**Task description:** Write out the material below again, unchanged.

**Supplied information:**

--------

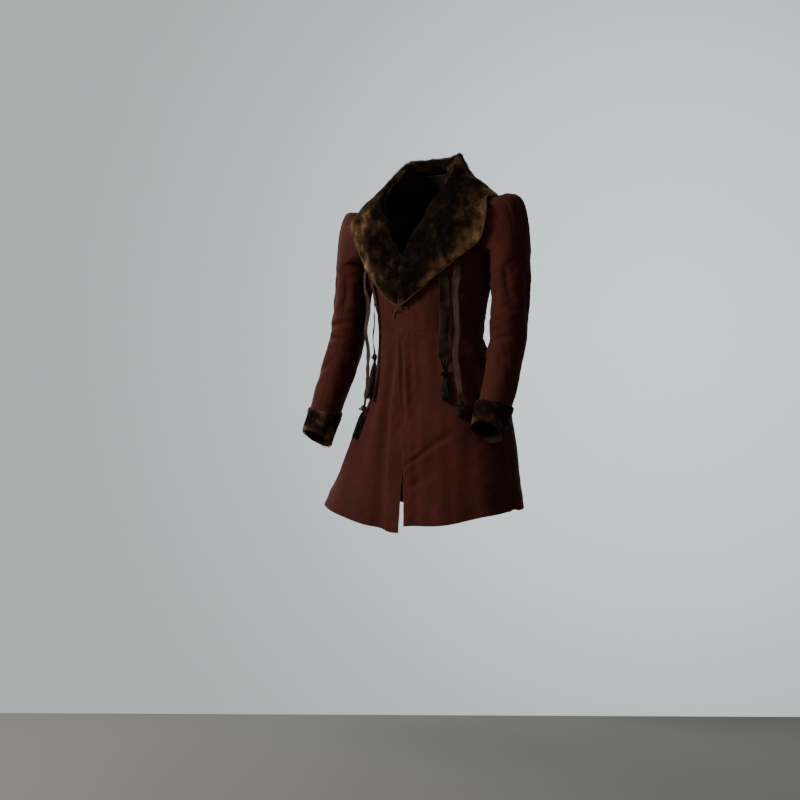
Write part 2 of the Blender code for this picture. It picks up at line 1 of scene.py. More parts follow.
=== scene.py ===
"""The looks of a worn frock coat: maroon wool, crushed plush collar and cuffs, silk ribbons and tassels.

Metres, +Z up, the coat faces -Y and the wearer's left is +X. A point of the body's cloth is given by its
turn, in degrees round from the front and positive to the wearer's left, and its height. A point of a sleeve
is given by its turn round the sleeve and its share of the way from the armhole to the wrist.
"""

import math
from collections import namedtuple

import bpy
import numpy as np
from mathutils import Matrix


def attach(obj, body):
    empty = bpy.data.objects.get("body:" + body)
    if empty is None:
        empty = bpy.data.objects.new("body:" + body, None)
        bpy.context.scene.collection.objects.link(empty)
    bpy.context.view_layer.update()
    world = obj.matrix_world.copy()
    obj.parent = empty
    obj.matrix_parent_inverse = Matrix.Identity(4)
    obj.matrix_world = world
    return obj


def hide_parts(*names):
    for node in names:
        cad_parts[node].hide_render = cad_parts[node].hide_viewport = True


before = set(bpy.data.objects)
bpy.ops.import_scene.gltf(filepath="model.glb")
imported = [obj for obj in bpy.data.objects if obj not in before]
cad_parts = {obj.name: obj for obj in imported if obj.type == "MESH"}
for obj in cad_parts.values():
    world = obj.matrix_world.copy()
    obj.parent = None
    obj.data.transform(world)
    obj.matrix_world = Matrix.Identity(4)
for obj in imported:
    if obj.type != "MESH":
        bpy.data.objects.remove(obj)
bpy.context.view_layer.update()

CLOTH = 0.0018  # thickness of the wool with its lining
SILK_THICK = 0.00045
WAIST = -0.43
WAIST_OVERLAP = 0.0002
HEM_WAVE = 0.0012
ARMPIT = -0.235
SHOULDER_TIP = -0.108
LEAN, LEAN_TOP = 0.055, -0.1  # rise per metre towards the wearer's left, and where it is in full
LAP = 0.004  # how far the left front lies over the right one
COLLAR_LAP = 0.006
HEAD_CLEAR = 0.015  # from the collar to a sleeve's gathered head
FACING = 0.055  # width of the wool facing inside the front edges


def smooth(at, keys, values):
    """A smooth curve through the values, which never overshoots them."""
    keys, values = np.asarray(keys, float), np.asarray(values, float)
    step = np.diff(keys)
    rise = np.diff(values) / step
    turning = rise[:-1] * rise[1:]
    total = np.where(turning > 0, rise[:-1] + rise[1:], 1.0)
    inner = np.where(turning > 0, 2 * turning / total, 0.0)
    slope = np.concatenate([rise[:1], inner, rise[-1:]])
    at = np.clip(np.asarray(at, float), keys[0], keys[-1])
    i = np.clip(np.searchsorted(keys, at, side="right") - 1, 0, len(step) - 1)
    h = step[i]
    t = (at - keys[i]) / h
    return (
        (1 + 2 * t) * (1 - t) ** 2 * values[i]
        + t * (1 - t) ** 2 * h * slope[i]
        + t * t * (3 - 2 * t) * values[i + 1]
        + t * t * (t - 1) * h * slope[i + 1]
    )


class Table:
    """Rows of named columns, read as smooth curves along the first column."""

    def __init__(self, columns, rows):
        rows = sorted(rows)
        self.keys = [row[0] for row in rows]
        self.values = {name: [row[i] for row in rows] for i, name in enumerate(columns)}

    def __call__(self, column, at):
        return smooth(at, self.keys, self.values[column])


RING = ("z", "left", "right", "front", "back", "square")
BODY = Table(
    RING,
    [
        (0.0, 0.076, 0.076, 0.062, 0.066, 2.0),
        (-0.03, 0.112, 0.112, 0.078, 0.086, 2.1),
        (-0.06, 0.15, 0.15, 0.092, 0.1, 2.3),
        (-0.088, 0.186, 0.186, 0.102, 0.109, 2.5),
        (-0.11, 0.197, 0.197, 0.109, 0.114, 2.6),
        (-0.16, 0.196, 0.196, 0.119, 0.118, 2.5),
        (-0.235, 0.184, 0.184, 0.126, 0.116, 2.4),
        (-0.3, 0.172, 0.172, 0.124, 0.108, 2.3),
        (-0.37, 0.156, 0.154, 0.117, 0.099, 2.2),
        (-0.43, 0.15, 0.148, 0.112, 0.096, 2.2),
        (-0.5, 0.178, 0.15, 0.116, 0.122, 2.2),
        (-0.6, 0.214, 0.172, 0.126, 0.16, 2.2),
        (-0.7, 0.23, 0.226, 0.134, 0.186, 2.2),
        (-0.8, 0.242, 0.284, 0.142, 0.206, 2.2),
        (-0.96, 0.262, 0.362, 0.152, 0.23, 2.2),
    ],
)
CAPE = Table(
    RING,
    [
        (0.045, 0.08, 0.08, 0.074, 0.074, 2.0),
        (0.01, 0.098, 0.098, 0.086, 0.086, 2.0),
        (-0.02, 0.121, 0.121, 0.095, 0.098, 2.1),
        (-0.05, 0.15, 0.15, 0.104, 0.11, 2.2),
        (-0.075, 0.176, 0.176, 0.111, 0.118, 2.4),
        (-0.1, 0.197, 0.197, 0.118, 0.123, 2.5),
        (-0.13, 0.206, 0.206, 0.125, 0.127, 2.5),
        (-0.18, 0.206, 0.206, 0.134, 0.127, 2.5),
        (-0.235, 0.196, 0.196, 0.139, 0.126, 2.4),
        (-0.3, 0.182, 0.182, 0.134, 0.118, 2.3),
        (-0.37, 0.163, 0.161, 0.125, 0.108, 2.2),
    ],
)
NECKLINE = [
    # z, turn
    (0.0, 81), (-0.015, 74), (-0.03, 67), (-0.06, 56), (-0.088, 45), (-0.12, 35), (-0.16, 24),
    (-0.2, 14), (-0.24, 5),
]
LEFT_EDGE = Table(
    ("z", "turn"),
    NECKLINE
    + [
        (-0.3, -4), (-0.345, -11), (-0.39, -18), (-0.435, -17.6), (-0.5, -11.4), (-0.604, -5.5),
        (-0.682, -1.3), (-0.772, 2.9), (-0.862, 5.0), (-0.932, 6.6),
    ],
)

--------

**Answer in full:**
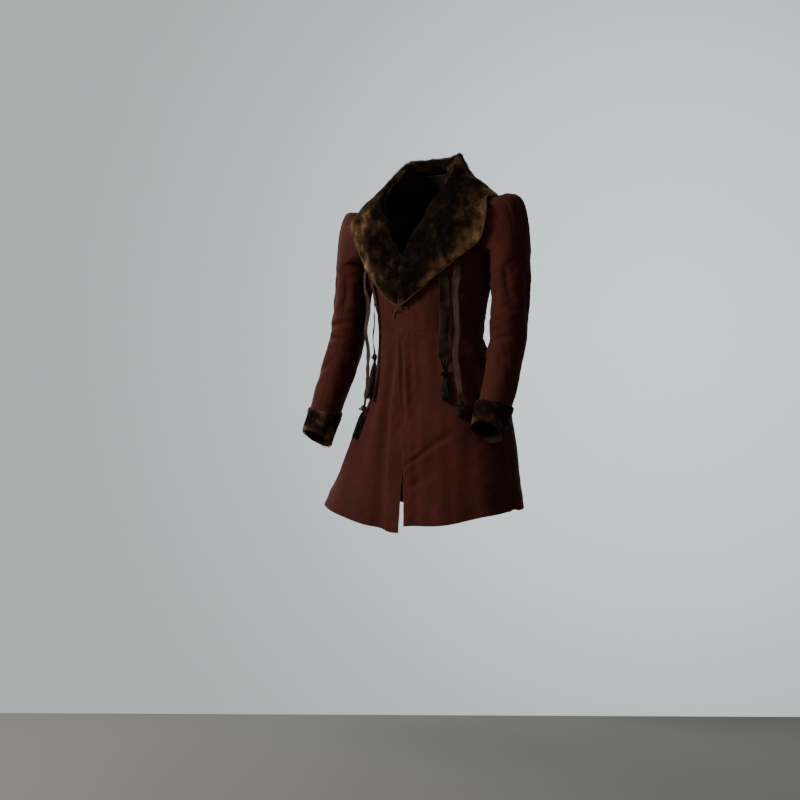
Write part 2 of the Blender code for this picture. It picks up at line 1 of scene.py. More parts follow.
=== scene.py ===
"""The looks of a worn frock coat: maroon wool, crushed plush collar and cuffs, silk ribbons and tassels.

Metres, +Z up, the coat faces -Y and the wearer's left is +X. A point of the body's cloth is given by its
turn, in degrees round from the front and positive to the wearer's left, and its height. A point of a sleeve
is given by its turn round the sleeve and its share of the way from the armhole to the wrist.
"""

import math
from collections import namedtuple

import bpy
import numpy as np
from mathutils import Matrix


def attach(obj, body):
    empty = bpy.data.objects.get("body:" + body)
    if empty is None:
        empty = bpy.data.objects.new("body:" + body, None)
        bpy.context.scene.collection.objects.link(empty)
    bpy.context.view_layer.update()
    world = obj.matrix_world.copy()
    obj.parent = empty
    obj.matrix_parent_inverse = Matrix.Identity(4)
    obj.matrix_world = world
    return obj


def hide_parts(*names):
    for node in names:
        cad_parts[node].hide_render = cad_parts[node].hide_viewport = True


before = set(bpy.data.objects)
bpy.ops.import_scene.gltf(filepath="model.glb")
imported = [obj for obj in bpy.data.objects if obj not in before]
cad_parts = {obj.name: obj for obj in imported if obj.type == "MESH"}
for obj in cad_parts.values():
    world = obj.matrix_world.copy()
    obj.parent = None
    obj.data.transform(world)
    obj.matrix_world = Matrix.Identity(4)
for obj in imported:
    if obj.type != "MESH":
        bpy.data.objects.remove(obj)
bpy.context.view_layer.update()

CLOTH = 0.0018  # thickness of the wool with its lining
SILK_THICK = 0.00045
WAIST = -0.43
WAIST_OVERLAP = 0.0002
HEM_WAVE = 0.0012
ARMPIT = -0.235
SHOULDER_TIP = -0.108
LEAN, LEAN_TOP = 0.055, -0.1  # rise per metre towards the wearer's left, and where it is in full
LAP = 0.004  # how far the left front lies over the right one
COLLAR_LAP = 0.006
HEAD_CLEAR = 0.015  # from the collar to a sleeve's gathered head
FACING = 0.055  # width of the wool facing inside the front edges


def smooth(at, keys, values):
    """A smooth curve through the values, which never overshoots them."""
    keys, values = np.asarray(keys, float), np.asarray(values, float)
    step = np.diff(keys)
    rise = np.diff(values) / step
    turning = rise[:-1] * rise[1:]
    total = np.where(turning > 0, rise[:-1] + rise[1:], 1.0)
    inner = np.where(turning > 0, 2 * turning / total, 0.0)
    slope = np.concatenate([rise[:1], inner, rise[-1:]])
    at = np.clip(np.asarray(at, float), keys[0], keys[-1])
    i = np.clip(np.searchsorted(keys, at, side="right") - 1, 0, len(step) - 1)
    h = step[i]
    t = (at - keys[i]) / h
    return (
        (1 + 2 * t) * (1 - t) ** 2 * values[i]
        + t * (1 - t) ** 2 * h * slope[i]
        + t * t * (3 - 2 * t) * values[i + 1]
        + t * t * (t - 1) * h * slope[i + 1]
    )


class Table:
    """Rows of named columns, read as smooth curves along the first column."""

    def __init__(self, columns, rows):
        rows = sorted(rows)
        self.keys = [row[0] for row in rows]
        self.values = {name: [row[i] for row in rows] for i, name in enumerate(columns)}

    def __call__(self, column, at):
        return smooth(at, self.keys, self.values[column])


RING = ("z", "left", "right", "front", "back", "square")
BODY = Table(
    RING,
    [
        (0.0, 0.076, 0.076, 0.062, 0.066, 2.0),
        (-0.03, 0.112, 0.112, 0.078, 0.086, 2.1),
        (-0.06, 0.15, 0.15, 0.092, 0.1, 2.3),
        (-0.088, 0.186, 0.186, 0.102, 0.109, 2.5),
        (-0.11, 0.197, 0.197, 0.109, 0.114, 2.6),
        (-0.16, 0.196, 0.196, 0.119, 0.118, 2.5),
        (-0.235, 0.184, 0.184, 0.126, 0.116, 2.4),
        (-0.3, 0.172, 0.172, 0.124, 0.108, 2.3),
        (-0.37, 0.156, 0.154, 0.117, 0.099, 2.2),
        (-0.43, 0.15, 0.148, 0.112, 0.096, 2.2),
        (-0.5, 0.178, 0.15, 0.116, 0.122, 2.2),
        (-0.6, 0.214, 0.172, 0.126, 0.16, 2.2),
        (-0.7, 0.23, 0.226, 0.134, 0.186, 2.2),
        (-0.8, 0.242, 0.284, 0.142, 0.206, 2.2),
        (-0.96, 0.262, 0.362, 0.152, 0.23, 2.2),
    ],
)
CAPE = Table(
    RING,
    [
        (0.045, 0.08, 0.08, 0.074, 0.074, 2.0),
        (0.01, 0.098, 0.098, 0.086, 0.086, 2.0),
        (-0.02, 0.121, 0.121, 0.095, 0.098, 2.1),
        (-0.05, 0.15, 0.15, 0.104, 0.11, 2.2),
        (-0.075, 0.176, 0.176, 0.111, 0.118, 2.4),
        (-0.1, 0.197, 0.197, 0.118, 0.123, 2.5),
        (-0.13, 0.206, 0.206, 0.125, 0.127, 2.5),
        (-0.18, 0.206, 0.206, 0.134, 0.127, 2.5),
        (-0.235, 0.196, 0.196, 0.139, 0.126, 2.4),
        (-0.3, 0.182, 0.182, 0.134, 0.118, 2.3),
        (-0.37, 0.163, 0.161, 0.125, 0.108, 2.2),
    ],
)
NECKLINE = [
    # z, turn
    (0.0, 81), (-0.015, 74), (-0.03, 67), (-0.06, 56), (-0.088, 45), (-0.12, 35), (-0.16, 24),
    (-0.2, 14), (-0.24, 5),
]
LEFT_EDGE = Table(
    ("z", "turn"),
    NECKLINE
    + [
        (-0.3, -4), (-0.345, -11), (-0.39, -18), (-0.435, -17.6), (-0.5, -11.4), (-0.604, -5.5),
        (-0.682, -1.3), (-0.772, 2.9), (-0.862, 5.0), (-0.932, 6.6),
    ],
)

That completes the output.